The voltages recorded earlier when zinc and copper were connected to a standard hydrogen electrode are in fact the standard electrode potentials for these two metals. It is important to remember that these are not absolute values, but are potentials that have been measured relative to the potential of hydrogen if the standard hydrogen electrode is taken to be zero.

Conventions and voltage sign

By convention, the hydrogen electrode is written on the left hand side of the cell. The sign of the voltage tells you the sign of the metal electrode.

In the examples we used earlier, zinc's electrode potential is actually -0.76 and copper is +0.34. So, if a metal has a negative standard electrode potential, it means it forms ions easily. The more negative the value, the easier it is for that metal to form ions. If a metal has a positive standard electrode potential, it means it does not form ions easily. This will be explained in more detail below.

Luckily for us, we do not have to calculate the standard electrode potential for every metal.
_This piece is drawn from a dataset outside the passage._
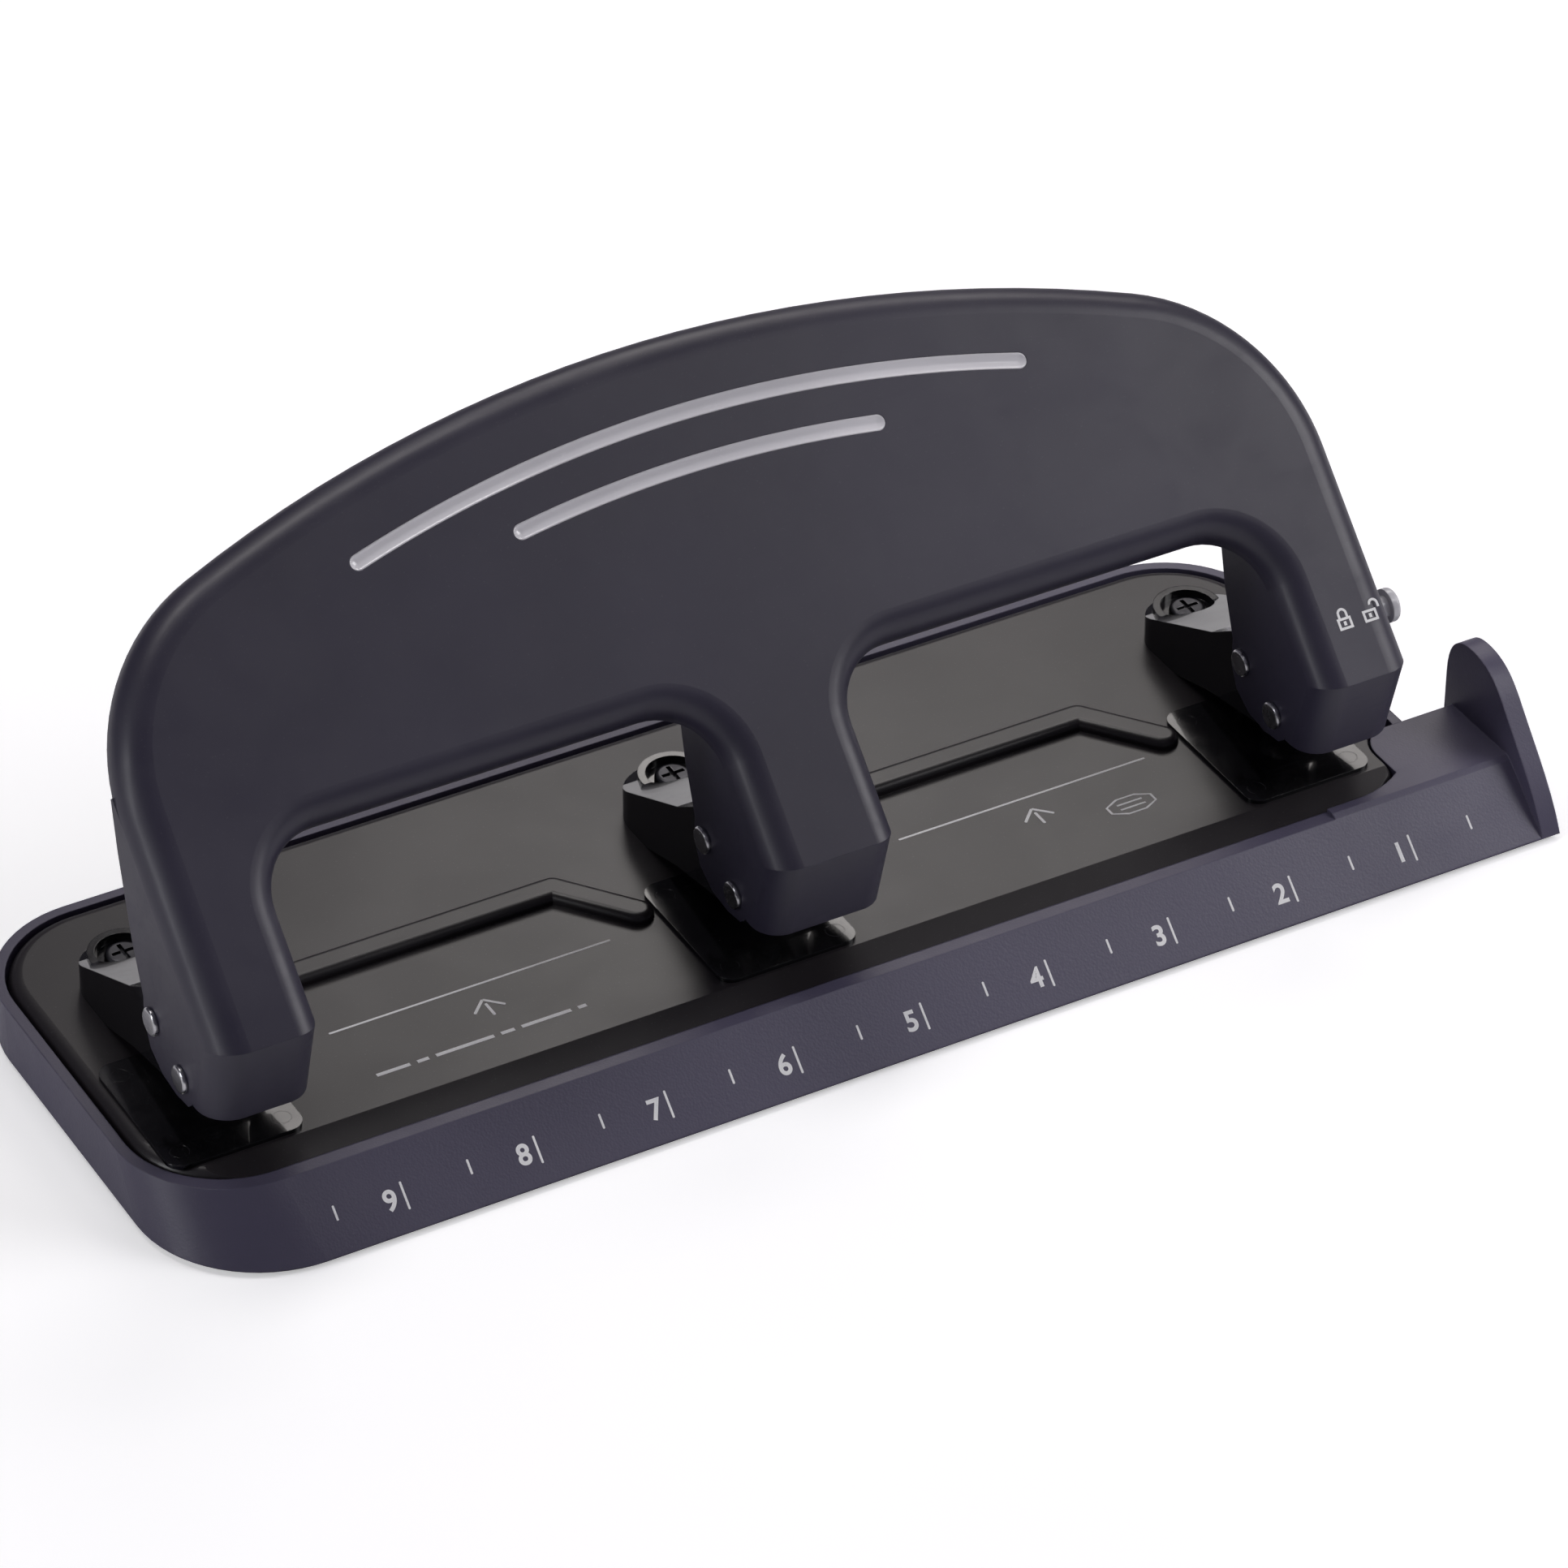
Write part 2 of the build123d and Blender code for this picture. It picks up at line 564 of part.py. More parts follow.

This has been done already and the results are recorded in a table of standard electrode potentials ( [link] ).

Standard Electrode Potentials

Half-Reaction	$E^{0} V$
$L i^{+} + e^{-} ⇌ L i$	-3.04
$K^{+} + e^{-} ⇌ K$	-2.92
$B a^{2 +} + 2 e^{-} ⇌ B a$	-2.90
$C a^{2 +} + 2 e^{-} ⇌ C a$	-2.87
$N a^{+} + e^{-} ⇌ N a$	-2.71
$M g^{2 +} + 2 e^{-} ⇌ M g$	-2.37
$M n^{2 +} + 2 e^{-} ⇌ M n$	-1.18
$2 H 2 O + 2 e^{-} ⇌ H_{2} (g) + 2 O H^{-}$	-0.83
$Z n^{2 +} + 2 e^{-} ⇌ Z n$	-0.76
$C r^{2 +} + 2 e^{-} ⇌ C r$	-0.74
$F e^{2 +} + 2 e^{-} ⇌ F e$	-0.44
$C r^{3 +} + 3 e^{-} ⇌ C r$	-0.41
$C d^{2 +} + 2 e^{-} ⇌ C d$	-0.40
$C o^{2 +} + 2 e^{-} ⇌ C o$	-0.28
$N i^{2 +} + 2 e^{-} ⇌ N i$	-0.25
$S n^{2 +} + 2 e^{-} ⇌ S n$	-0.14
$P b^{2 +} + 2 e^{-} ⇌ P b$	-0.13
$F e^{3 +} + 3 e^{-} ⇌ F e$	-0.04
$2 H^{+} + 2 e^{-} ⇌ H_{2} (g)$	0.00
$S + 2 H^{+} + 2 e^{-} ⇌ H_{2} S (g)$	0.14
$S n^{4 +} + 2 e^{-} ⇌ S n^{2 +}$	0.15
$C u^{2 +} + e^{-} ⇌ C u^{+}$	0.16
$S O_{4}^{2 +} + 4 H^{+} + 2 e^{-} ⇌ S O_{2} (g) + 2 H_{2} O$	0.17
$C u^{2 +} + 2 e^{-} ⇌ C u$	0.34
$2 H_{2} O + O_{2} + 4 e^{-} ⇌ 4 O H^{-}$	0.40
$C u^{+} + e^{-} ⇌ C u$	0.52
$I_{2} + 2 e^{-} ⇌ 2 I^{-}$	0.54
$O_{2} (g) + 2 H^{+} + 2 e^{-} ⇌ H_{2} O_{2}$	0.68
$F e^{3 +} + e^{-} ⇌ F e^{2 +}$	0.77
$N O_{3}^{-} + 2 H^{+} + e^{-} ⇌ N O_{2} (g) + H_{2} O$	0.78
$H g^{2 +} + 2 e^{-} ⇌ H g (l)$	0.78
$A g^{+} + e^{-} ⇌ A g$	0.80
$N O_{3}^{-} + 4 H^{+} + 3 e^{-} ⇌ N O (g) + 2 H_{2} O$	0.96
$B r_{2} + 2 e^{-} ⇌ 2 B r^{-}$	1.06
$O_{2} (g) + 4 H^{+} + 4 e^{-} ⇌ 2 H_{2} O$	1.23
$M n O_{2} + 4 H^{+} + 2 e^{-} ⇌ M n^{2 +} + 2 H_{2} O$	1.28
$C r_{2} O_{7}^{2 -} + 14 H^{+} + 6 e^{-} ⇌ 2 C r^{3 +} + 7 H_{2} O$	1.33
$C l_{2} + 2 e^{-} ⇌ 2 C l^{-}$	1.36
$A u^{3 +} + 3 e^{-} ⇌ A u$	1.50
$M n O_{4}^{-} + 8 H^{+} + 5 e^{-} ⇌ M n^{2 +} + 4 H_{2} O$	1.52
$C o^{3 +} + e^{-} ⇌ C o^{2 +}$	1.82
$F_{2} + 2 e^{-} ⇌ 2 F^{-}$	2.87

A few examples from the table are shown in [link] . These will be used to explain some of the trends in the table of electrode potentials.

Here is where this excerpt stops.